This item has been updated.

The man at the center of the scandal embroiling the General Services Administration declined to testify Monday at the first of three scheduled congressional hearings on why agency officials authorized more than $800,000 in spending for a Las Vegas conference.

“Mr. Chairman, on the advice of my counsel, I respectfully decline to answer based upon my Fifth Amendment constitutional privileges,” Jeff Neely said in response to several questions about his role with GSA and whether he was involved in planning the October 2010 conference.

Members of the House Oversight and Government Reform Committee voiced outrage at the spending scandal that led to the ouster of top agency officials and the at least temporary removal of several top career staffers.

Chairman Darrell Issa (R-Calif.) briefly recessed the hearing after Neely declined to testify and ordered the Neely and his attorney to a side office. When the hearing resumed, Issa said it was the first time in his congressional career that a witness had declined to testify.

Neely’s seat at the witness table remained empty for the rest of the hearing.

Issa said the panel hoped to learn why it took GSA bosses 11 months to alert the White House to the scandal and why they approved a bonus last year for Neely. “What has come to light surrounding GSA’s activities should give pause to anyone who has opposed cutting government size and spending.”

Rep. Elijah Cummings (D-Md.), the panel’s ranking member, called the situation “indefensible” and “intolerable.”

“It’s not your money, it’s the taxpayers’ money,” Cummings said as he scolded agency officials seated at a witness table, adding that he hopes at least some of the money spent might be recouped from officials involved in the scandal.

GSA officials later confirmed that the agency has sent letters to former Public Building Services director Robert Peck, Neely, and Robert Shepard, another officials in GSA’s western region, naming them as responsible for the unacceptable expenditures. Peck is slated to testify Tuesday at a House Transportation and Infrastructure Committee hearing on the scandal.

Before Neely invoked his Fifth Amendment right to self-incrimination, former GSA administrator Martha N. Johnson said she was “extremely aggrieved by the gall of a handful of people to misuse federal tax dollars, twist contracting rules and defile the great name of the General Services Administration.”

Speaking publicly for the first time on the scandal, Johnson told lawmakers that her deputy administrator first requested an investigation into the conference spending in late October 2010, just days after the conference.
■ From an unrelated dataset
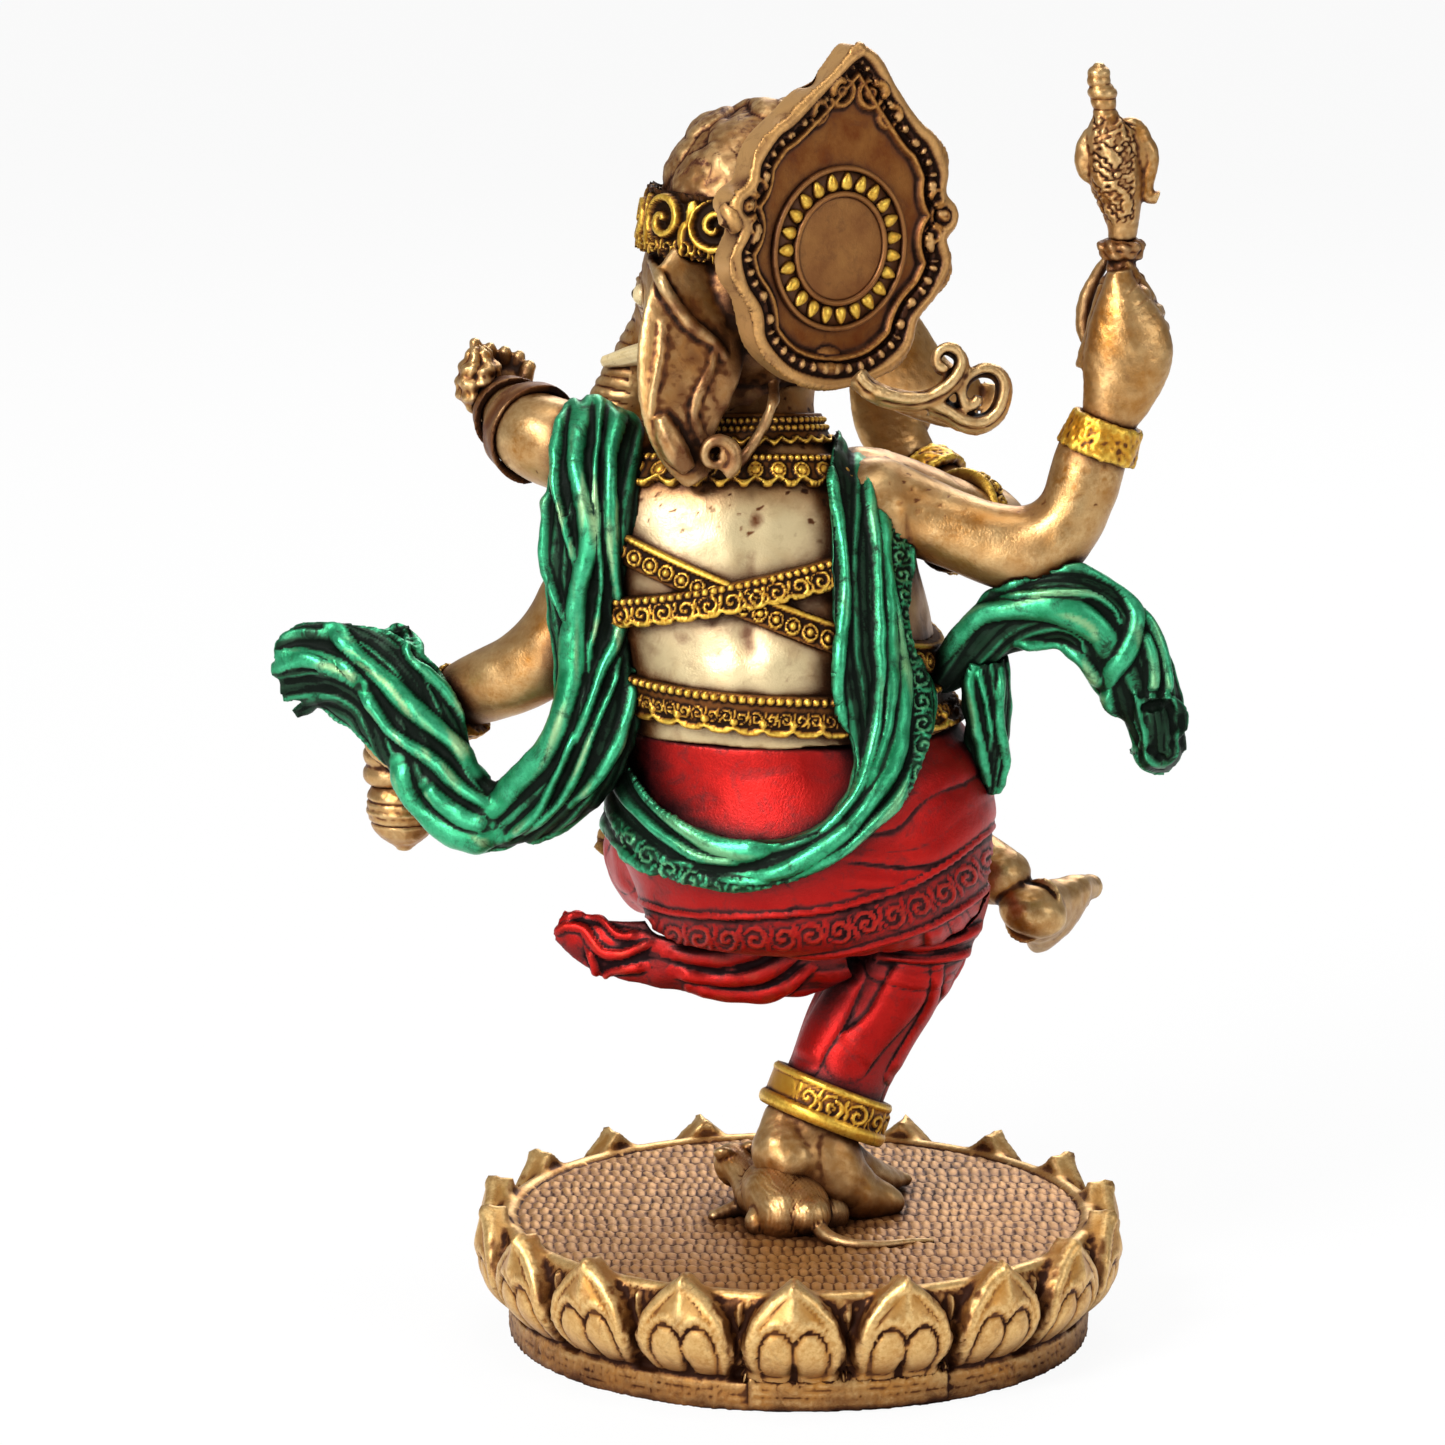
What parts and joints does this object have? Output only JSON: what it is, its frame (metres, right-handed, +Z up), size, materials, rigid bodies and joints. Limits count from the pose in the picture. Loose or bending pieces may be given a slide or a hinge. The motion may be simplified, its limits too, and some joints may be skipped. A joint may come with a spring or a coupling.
{
  "type": "ganesha idol",
  "caption": "Table-top resin figure of dancing Ganesha poised above a mouse on a round lotus base, with goad, sweet pot, crown plate and flying scarf.",
  "frame": {"origin": "middle of the base's underside, on the plane it rests on", "axes": "+Z up, +Y the way the chest faces, -Y the back, +X the figure's right hand side with the goad"},
  "size_m": [0.2027, 0.1438, 0.2946],
  "materials": {
    "antique_gold_resin": "satin metallic antique-gold paint over resin, dark wash in the recesses",
    "bright_gold_resin": "pale gold paint on the bare body, brown wash",
    "ornament_gold": "saturated yellow-gold paint on ornaments, dark wash",
    "red_cloth_paint": "metallic red paint with dark wash and gold dry-brushing",
    "green_scarf_paint": "metallic emerald paint with black wash and gold dry-brushed edges",
    "bronze_base_paint": "brown-gold bronze paint on the base",
    "tusk_paint": "pale ivory-gold paint",
    "steel": "plain steel",
    "felt": "black felt"
  },
  "bodies": {
    "root": {"armature_rod": "steel", "chest_strap": "ornament_gold", "collar": "ornament_gold", "cross_strap": "ornament_gold", "crown": "antique_gold_resin", "crown_band": "ornament_gold", "crown_plate": "antique_gold_resin", "dhoti": "red_cloth_paint", "dhoti_tail": "red_cloth_paint", "felt_pad": "felt", "front_left_arm": "antique_gold_resin", "front_left_bangle": "ornament_gold", "front_left_hand": "antique_gold_resin", "front_right_arm": "antique_gold_resin", "front_right_armlet": "ornament_gold", "front_right_bangle": "ornament_gold", "front_right_hand": "antique_gold_resin", "front_sash": "red_cloth_paint", "goad_handle": "antique_gold_resin", "goad_head": "antique_gold_resin", "goad_pin": "steel", "head": "antique_gold_resin", "left_ear": "antique_gold_resin", "left_tusk": "tusk_paint", "lotus_base": "bronze_base_paint", "lotus_bud": "antique_gold_resin", "mouse_body": "antique_gold_resin", "mouse_tail": "antique_gold_resin", "necklace": "ornament_gold", "plate_medallion": "antique_gold_resin", "raised_anklet": "ornament_gold", "raised_foot": "antique_gold_resin", "raised_leg": "red_cloth_paint", "rear_left_arm": "antique_gold_resin", "rear_left_armlet": "ornament_gold", "rear_left_bangle": "ornament_gold", "rear_left_hand": "antique_gold_resin", "rear_right_arm": "antique_gold_resin", "rear_right_bangle": "ornament_gold", "rear_right_hand": "antique_gold_resin", "right_ear": "antique_gold_resin", "right_tusk": "tusk_paint", "scarf_back": "green_scarf_paint", "scarf_left": "green_scarf_paint", "scarf_right_drape": "green_scarf_paint", "scarf_right_hang": "green_scarf_paint", "standing_anklet": "ornament_gold", "standing_foot": "antique_gold_resin", "standing_leg": "red_cloth_paint", "sweet_pot": "antique_gold_resin", "torso": "bright_gold_resin", "trunk": "antique_gold_resin", "waist_belt": "ornament_gold"}
  },
  "joints": []
}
Johnson said she received a briefing on the preliminary findings in May 2011. She decided not to launch her own investigation “as such action would have entailed a terrific duplication of government resources.”

Johnson said she believed Miller would quickly conclude the investigation, “however, the deadline slipped repeatedly from October to November to December,” she said. Johnson said her office received a final report last month — 15 months after it was requested.
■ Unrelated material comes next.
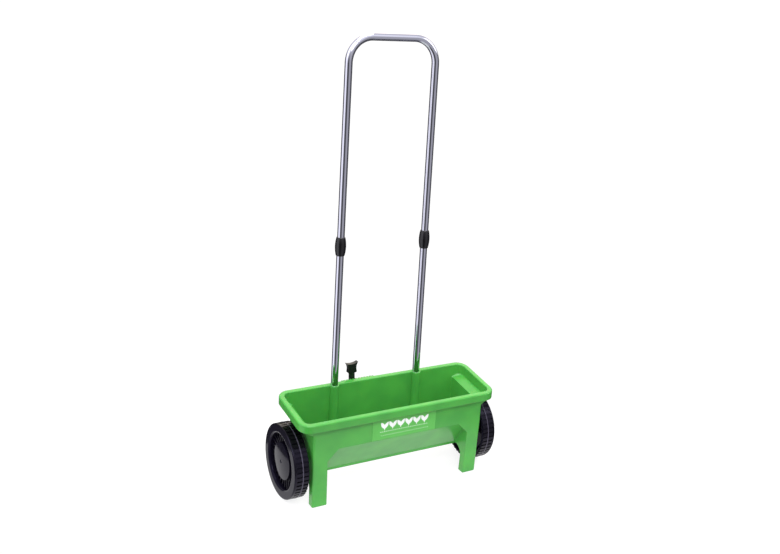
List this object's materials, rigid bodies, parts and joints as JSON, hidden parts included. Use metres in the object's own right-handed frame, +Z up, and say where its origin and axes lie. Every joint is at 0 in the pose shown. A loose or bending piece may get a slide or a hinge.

“I personally apologize to the American people for this entire situation,” Johnson said. “As the head of the agency, I am responsible. I deeply regret that the exceedingly good work of GSA has been besmirched. I will mourn for the rest of my life the loss of my appointment.”

Several lawmakers of both parties praised Johnson for requesting an investigation, firing some of her colleagues when the investigation was released and for then resigning herself. Some lawmakers also voiced frustration that federal personnel policy made it difficult to not immediately fire career GSA employees involved in the scandal, including Neely.

Republican lawmakers who attended Monday’s hearing, many of whom don’t normally attend the committee’s full hearings, dramatically expressed their outrage at the unfolding scandal, perhaps for the photographers and television cameras in the hearing room — a larger scrum than normal for oversight hearings.

Rep. Michael Turner (R-Ohio) displayed T-shirts, commemorative coins and books distributed at the conference as examples of the excess. Incredulous, Turner also noted that several of the conference items were made in China.

As he berated witnesses seated before the committee, Rep. Mike Kelly (R-Pa.) perhaps summed it up best: “Thank God that what happened in Vegas didn’t stay in Vegas.”

Also at Monday’s hearing, David E. Foley, a former deputy commissioner for GSA’s Public Building Service, repeatedly apologized for his comments in a video released by the panel that provided early evidence of the lavish spending and flippant attitude of agency employees and officials in attendance. But Foley stressed that he did not have direct involvement with planning for the conference.

In his testimony, Inspector General Brian D. Miller, whose office conducted the investigation, suggested that there was a glimmer of hope amid the scandal.

“The oversight system worked. My office aggressively investigated, audited, interviewed witnesses and issued a report,” he said. “No one stopped us from writing the report and making it public. Based on the final report, swift action has been taken.”